CALGARY – Alberta Progressive Conservative leadership hopeful Jim Prentice said Friday he would continue the current government’s policy of taking on billions of dollars in debt to pay for roads, schools and hospitals.
But he also said he would impose strict rules to accelerate payback to keep the province from tumbling deep into an abyss of red ink.
If he were to become premier, half of future budget surpluses would go to debt repayment and the other half would go to savings, Prentice told reporters at a speech to the Calgary Chamber of Commerce.
“The current fiscal plan calls for Alberta’s existing debt to be repaid over 30 years,” he said.
“I believe that debt can be repaid over 15 years, perhaps 20. It will depend a bit on oil prices.”
Under former premier Alison Redford, the province began borrowing for infrastructure. This year, the debt will rise above $8 billion and is to reach $21 billion by 2017.
Redford, along with Finance Minister Doug Horner, defended the plan. They said hundreds of thousands of newcomers arriving each year need basic amenities.
Prentice agrees. He dismissed criticism from the Opposition Wildrose party and the Canadian Taxpayers Federation that such debt spending is irresponsible.
Albertans he has talked to want ring roads completed in Edmonton and Calgary, a twinned highway to Fort McMurray, schools, senior-care centres and health clinics, he said.
“It’s very clear that we have to get on with this. Our population has crested at over four million headed to five million people,” he said.
“It (the infrastructure) can be built out over a five-year period and could be paid out over a 15-year period, so let’s get on with it.
“That’s how all other democratic governments function.”
Prentice also said he won’t tinker with Alberta’s current tax regime to try to raise money.
The NDP and Liberals have said the 10 per cent flat tax favours the wealthy and they suggest a progressive tax would be fairer and raise more revenue.
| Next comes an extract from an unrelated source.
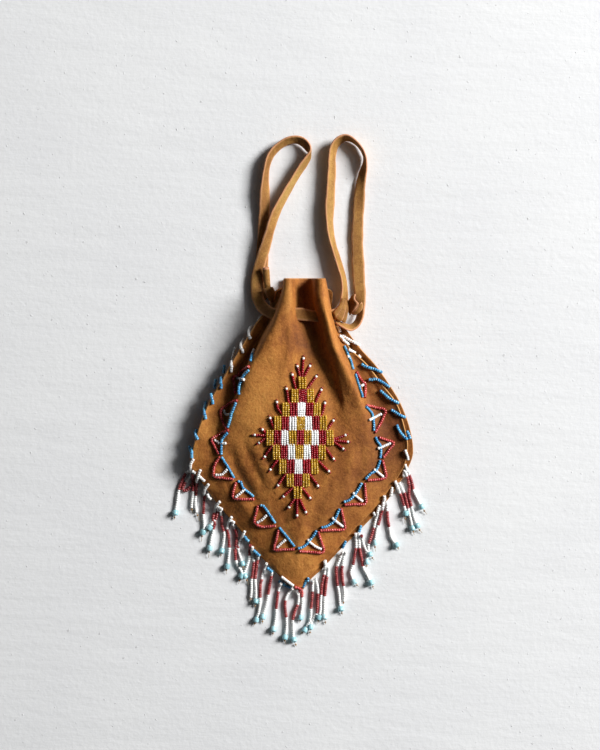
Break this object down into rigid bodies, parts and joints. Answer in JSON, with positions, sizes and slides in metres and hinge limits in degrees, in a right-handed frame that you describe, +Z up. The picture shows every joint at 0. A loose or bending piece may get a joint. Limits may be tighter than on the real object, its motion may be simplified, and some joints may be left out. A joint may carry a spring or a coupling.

Prentice said he wouldn’t alter the flat tax, wouldn’t institute a sales tax and wouldn’t bring back health-care premiums.
“We have a very strong taxation base in terms of personal income tax, also in terms of corporate tax and … in terms of the revenue stream we have from our non-renewable resources.
“That should be sufficient for us to live within our means.”
Prentice, a 57-year-old former Calgary MP and federal cabinet minister, is one of three candidates in the race to replace Redford, who resigned two months ago amid a scandal over wasteful, self-indulgent spending.
Advanced Education Minister Dave Hancock is serving as premier until a new leader is chosen by Tory party members in September.
Former Alberta cabinet ministers Ric McIver and Thomas Lukaszuk have also announced candidacies, but are still collecting the 500 signatures from party members needed to be accepted into the race.
McIver said Friday he is still formulating his policies on the budget based in part on what he’s hearing on doorsteps.
“I’ve heard several people say they’re OK with borrowing for capital, but what they (all) really want is they want the infrastructure to be built and they want the budget balanced. Those are fairly consistent messages,” he said.
Lukaszuk, who joined the race Thursday, said Albertans have told him they want a budget with a clear bottom line.
Under Redford, the province separated capital and operating spending in the budget, leading experts to disagree on the true size of the annual deficit.
Prentice is considered the front-runner, with all but a handful of Tory members of the legislature endorsing his bid.
The three candidates are to talk with party members Saturday at a policy forum in Edmonton.
The deadline for nominations is May 30.